Rubano quadro e lasciano copia Iervolino beffata nel suo ufficio

Alcuni giorni fa uno dei massimi esperti leopardiani, il professor Nicola Ruggiero, mi ha fatto un dono straordinario. Conoscendo il mio amore per il poeta di Recanati, mi ha regalato due dei confetti che facevano parte del cartoccio aperto dal cantore di Silvia il giorno della morte, e «fatto fuori» con incredibile avidità: quasi un chilo e mezzo di confetti di Sulmona. Per me questi confetti sono una reliquia. Ma non li ho assicurati, né vi ho messo ai lati due corazzieri, fidando nell’ignoranza della gente. Ma quando alle spalle in ufficio si ha un Luca Giordano, quando si è sindaco di una città che ha elevato il falso a opera d’arte, quando in questa stanza ci entra un bel po’ di gente, beh, qualche precauzione andrebbe presa.
Il primo cittadino di Napoli e il sottoscritto non si sono mai incontrati, ma se questi fosse entrato nel suo ufficio e avesse osservato la tela del Giordano, da fine intenditore d’arte qual è (riconosco subito un Picasso da un Raffaello) e soprattutto da profondo conoscitore dei suoi concittadini, due paroline nell’orecchio al sindaco gliele avrebbe dette. Che paroline? Le avrebbe ricordato che in una sala dell’Alhambra di Granada, in Spagna, c’era un preziosissimo lampadario a forma di stella, considerato un’autentica rarità, e che nel 1354, il re arabo Yusuf I ordinò che fosse punito con la morte (la morte, capite?) chiunque avesse osato riprodurlo. Con una simile prospettiva, quale falsario partenopeo avrebbe sostituito il dipinto di Luca Giordano?

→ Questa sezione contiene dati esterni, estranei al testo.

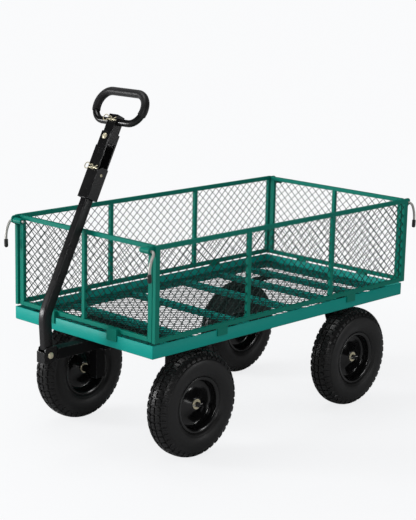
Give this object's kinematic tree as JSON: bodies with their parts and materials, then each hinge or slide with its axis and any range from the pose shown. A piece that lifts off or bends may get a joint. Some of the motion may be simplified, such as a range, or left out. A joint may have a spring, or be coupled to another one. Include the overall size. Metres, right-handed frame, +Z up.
{
  "type": "garden cart",
  "caption": "Steel garden cart with a lipped tray, lift-out mesh sides held by corner latch pins, linked front steering, tilting pull handle with a tow hitch and a folding loop.",
  "frame": {"origin": "middle of the overall plan box at ground level, under the tray", "axes": "+X to the cart's right seen from behind the pull handle looking at the tail, +Y from the handle towards the tail, +Z up"},
  "size_m": [0.6444, 1.3712, 1.0815],
  "materials": {
    "green_paint": "teal green powder coat, satin",
    "black_paint": "black powder coat, satin",
    "mesh": "dark green coated expanded diamond mesh",
    "rim": "gloss black enamel",
    "tyre": "moulded rubber with block tread",
    "zinc": "yellow zinc plating",
    "vinyl": "dipped black vinyl",
    "foam": "soft black foam sleeve"
  },
  "bodies": {
    "chassis": {"tray_frame": "green_paint", "floor_mesh": "mesh", "cross_members": "black_paint", "front_bolster": "black_paint", "kingpins": "zinc", "steering_mount": "black_paint", "steering_pin": "zinc", "rear_struts": "black_paint", "frame_bolts": "zinc", "rear_axles": "black_paint", "rear_axle_hardware": "zinc", "front_panel_frame": "green_paint", "front_panel_mesh": "mesh"},
    "right_side": {"right_panel_frame": "green_paint", "right_panel_mesh": "mesh"},
    "left_side": {"left_panel_frame": "green_paint", "left_panel_mesh": "mesh"},
    "tail_side": {"tail_panel_frame": "green_paint", "tail_panel_mesh": "mesh"},
    "tongue": {"tongue_tube": "black_paint", "steering_plate": "black_paint", "steering_plate_bolts": "zinc"},
    "handle": {"handle_tube": "black_paint", "handle_shoe": "black_paint", "handle_bolt": "zinc", "hitch_channel": "black_paint", "hitch_pins": "zinc", "stem_bolt": "zinc"},
    "loop": {"stem": "black_paint", "loop_handle": "black_paint", "loop_grip": "foam", "loop_pin": "zinc"},
    "steering_knuckle_right": {"knuckle_right": "black_paint", "stub_axle_right": "black_paint", "knuckle_hardware_right": "zinc"},
    "tie_rod_right": {"tie_bar_right": "black_paint"},
    "wheel_front_right": {"tyre_front_right": "tyre", "rim_front_right": "rim", "bearings_front_right": "zinc"},
    "wheel_rear_right": {"tyre_rear_right": "tyre", "rim_rear_right": "rim", "bearings_rear_right": "zinc"},
    "latch_front_right": {"latch_pin_front_right": "zinc", "latch_grip_front_right": "vinyl"},
    "latch_tail_right": {"latch_pin_tail_right": "zinc", "latch_grip_tail_right": "vinyl"},
    "steering_knuckle_left": {"knuckle_left": "black_paint", "stub_axle_left": "black_paint", "knuckle_hardware_left": "zinc"},
    "tie_rod_left": {"tie_bar_left": "black_paint"},
    "wheel_front_left": {"tyre_front_left": "tyre", "rim_front_left": "rim", "bearings_front_left": "zinc"},
    "wheel_rear_left": {"tyre_rear_left": "tyre", "rim_rear_left": "rim", "bearings_rear_left": "zinc"},
    "latch_front_left": {"latch_pin_front_left": "zinc", "latch_grip_front_left": "vinyl"},
    "latch_tail_left": {"latch_pin_tail_left": "zinc", "latch_grip_tail_left": "vinyl"}
  },
  "joints": [
    {"name": "steer", "type": "hinge", "parent": "chassis", "child": "tongue", "pos_m": [0, -0.4256, 0.328], "axis": [0, 0, 1], "range_deg": [-18, 18]},
    {"name": "knuckle_turn_right", "type": "hinge", "parent": "chassis", "child": "steering_knuckle_right", "pos_m": [0.17, -0.3126, 0.309], "axis": [0, 0, 1], "range_deg": [-18, 18]},
    {"name": "tie_turn_right", "type": "hinge", "parent": "tongue", "child": "tie_rod_right", "pos_m": [0.03, -0.3256, 0.303], "axis": [0, 0, 1], "range_deg": [-18, 18]},
    {"name": "wheel_spin_front_right", "type": "hinge", "parent": "steering_knuckle_right", "child": "wheel_front_right", "pos_m": [0.251, -0.3126, 0.165], "axis": [1, 0, 0], "continuous": true},
    {"name": "wheel_spin_rear_right", "type": "hinge", "parent": "chassis", "child": "wheel_rear_right", "pos_m": [0.251, 0.4324, 0.165], "axis": [1, 0, 0], "continuous": true},
    {"name": "knuckle_turn_left", "type": "hinge", "parent": "chassis", "child": "steering_knuckle_left", "pos_m": [-0.17, -0.3126, 0.309], "axis": [0, 0, 1], "range_deg": [-18, 18]},
    {"name": "tie_turn_left", "type": "hinge", "parent": "tongue", "child": "tie_rod_left", "pos_m": [-0.03, -0.3256, 0.303], "axis": [0, 0, 1], "range_deg": [-18, 18]},
    {"name": "wheel_spin_front_left", "type": "hinge", "parent": "steering_knuckle_left", "child": "wheel_front_left", "pos_m": [-0.251, -0.3126, 0.165], "axis": [1, 0, 0], "continuous": true},
    {"name": "wheel_spin_rear_left", "type": "hinge", "parent": "chassis", "child": "wheel_rear_left", "pos_m": [-0.251, 0.4324, 0.165], "axis": [1, 0, 0], "continuous": true},
    {"name": "handle_tilt", "type": "hinge", "parent": "tongue", "child": "handle", "pos_m": [0, -0.6616, 0.328], "axis": [1, 0, 0], "range_deg": [0, 90]},
    {"name": "loop_flip", "type": "hinge", "parent": "handle", "child": "loop", "pos_m": [0, -0.42317, 0.93911], "axis": [0, -0.8949, 0.4462], "range_deg": [0, 90]},
    {"name": "right_side_lift", "type": "slide", "parent": "chassis", "child": "right_side", "axis": [0, 0, 1], "range_m": [0, 0.3]},
    {"name": "left_side_lift", "type": "slide", "parent": "chassis", "child": "left_side", "axis": [0, 0, 1], "range_m": [0, 0.3]},
    {"name": "tail_side_lift", "type": "slide", "parent": "chassis", "child": "tail_side", "axis": [0, 0, 1], "range_m": [0, 0.3]},
    {"name": "latch_pull_front_right", "type": "slide", "parent": "right_side", "child": "latch_front_right", "axis": [1, 0, 0], "range_m": [0, 0.04]},
    {"name": "latch_pull_tail_right", "type": "slide", "parent": "right_side", "child": "latch_tail_right", "axis": [1, 0, 0], "range_m": [0, 0.04]},
    {"name": "latch_pull_front_left", "type": "slide", "parent": "left_side", "child": "latch_front_left", "axis": [-1, 0, 0], "range_m": [0, 0.04]},
    {"name": "latch_pull_tail_left", "type": "slide", "parent": "left_side", "child": "latch_tail_left", "axis": [-1, 0, 0], "range_m": [0, 0.04]}
  ],
  "couplings": [
    {"joint": "knuckle_turn_right", "follows": "steer", "ratio": 1},
    {"joint": "tie_turn_right", "follows": "steer", "ratio": -1},
    {"joint": "knuckle_turn_left", "follows": "steer", "ratio": 1},
    {"joint": "tie_turn_left", "follows": "steer", "ratio": -1}
  ]
}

Ora la domanda è: quanto vale questo falso? Non si tratta certo della sostituzione della Gioconda (avvenuta nel 1911 per mano dell’imbianchino e decoratore Vincenzo Perugia) ma insomma, un Luca Giordano è pur sempre un Luca Giordano, e poi, farla sotto il naso di un sindaco non è impresa di tutti i giorni. Bisogna infatti sapere che contraffare una «griffe» al punto da renderla indistinguibile dall’originale non è cosa da tutti. È per questo che lungo i marciapiedi di alcune vie del centro si leggono cartelli come: «Autentiche borse “Luì Vitton”, perfettamente imitate» oppure «Autentici falsi “Valentino”». In una città di falsi, bisogna sapersi difendere. Negli anni Settanta, prostitute all’angolo di una strada esposero il cartello: «Puttane vere».
Il falso (il falso napoletano) è materia di studi: «Un vero falso d’autore -spiega Salvatore Casillo docente di sociologia industriale all’Università di Salerno e fondatore del Centro studi sul falso (a Salerno c’è addirittura un Museo dei falsi, dove, modestamente, c’è anche un esemplare di “Io speriamo che me la cavo”- deve costare almeno il venti per cento di quello originale». Il venti per cento. Ma quanto vale un Luca Giordano? Dipende, naturalmente: in ogni caso una bella cifra. E se al danno si sostituisce la beffa, voglio dire: se al valore di questo falso si somma lo sberleffo (il pernacchio virtuale alla Iervolino), questa copia potrebbe essere battuta da Christie’s o da Sotheby’s. Fossi nella Iervolino l’acquisterei e la rivenderei su ebay.
È corsa anche voce, poi smentita, che mancassero all’appello una ventina di statuette presepiali del ’700. Ma poi siamo sicuri che le restanti statuette siano originali? Di recente i cinesi hanno immesso sul mercato falsi pastori d’arte napoletani, e non vorrei che fossero quelli (benché pare che circolino anche falsi napoletani dei falsi cinesi: che casino!).


A questo punto lasciate che rivolga un appello ai maestri falsificatori napoletani: visto che siete così bravi a sostituire le cose sotto il naso della gente, ci dareste un falso Bertinotti, un falso Santoro e un falso Di Pietro, ma che la pensino diversamente? Credetemi: ve ne sarebbero grati pure i cinesi!